Kamarudin Meranun added: “When we first started our F1 program it was intended to be a Malaysian national project, one that truly reflected the government’s call for 1Malaysia. We wanted to use a combination of the skills and experience of the government, GLC and private enterprise to create something truly spectacular. This has not turned out to be the case as we are now carrying the hopes of the nation on our own. Proton’s involvement with us was intended to help them turnaround the company and give the brand a global platform without any major financial risk on their part. We now see that they have taken on a much greater risk by guaranteeing the loan Group Lotus needs to fund its plans and they have therefore left themselves open to far greater financial exposure.

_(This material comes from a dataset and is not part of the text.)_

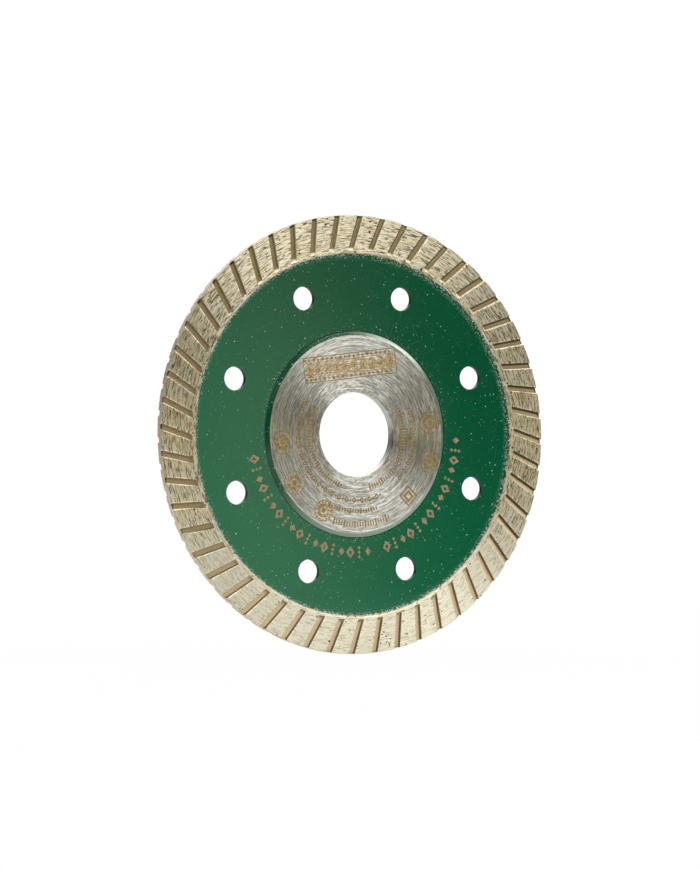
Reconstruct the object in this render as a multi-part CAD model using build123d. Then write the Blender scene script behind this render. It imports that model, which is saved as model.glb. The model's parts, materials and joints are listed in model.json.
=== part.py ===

“We have put out own money into Team Lotus and have taken on all the risk ourselves. Our counterparts at Proton are using Malaysian tax payers’ money to take a massive corporate gamble on the future of Group Lotus. Some basic financial facts bear this out – the interest servicing the proposed loan amount of more than RM 2billion, excluding capital repayment, is equivalent to the profit Proton made last year, just over RM 200 million. This means Proton is indirectly funding the entire plan themselves which is itself a hugely risky strategy. This is not just my personal view, it is also a view that has been shared in public by high profile members of the global financial markets who see the folly of these plans and are questioning the likelihood of its success.
“With their unlawful termination of our contract and their ongoing harassment of us in the public arena Proton is asking us to incur substantial losses and step away from our investment meekly and without a fight. I hope CEO Syed would do the same and be accountable for his actions in front of the nation if his overly ambitious plan for Group Lotus fails.
“My conscience on this matter is clear. In this web of fitnah I leave my fate in Allah’s hands because the truth will prevail. Inshallah we will overcome these challenges.”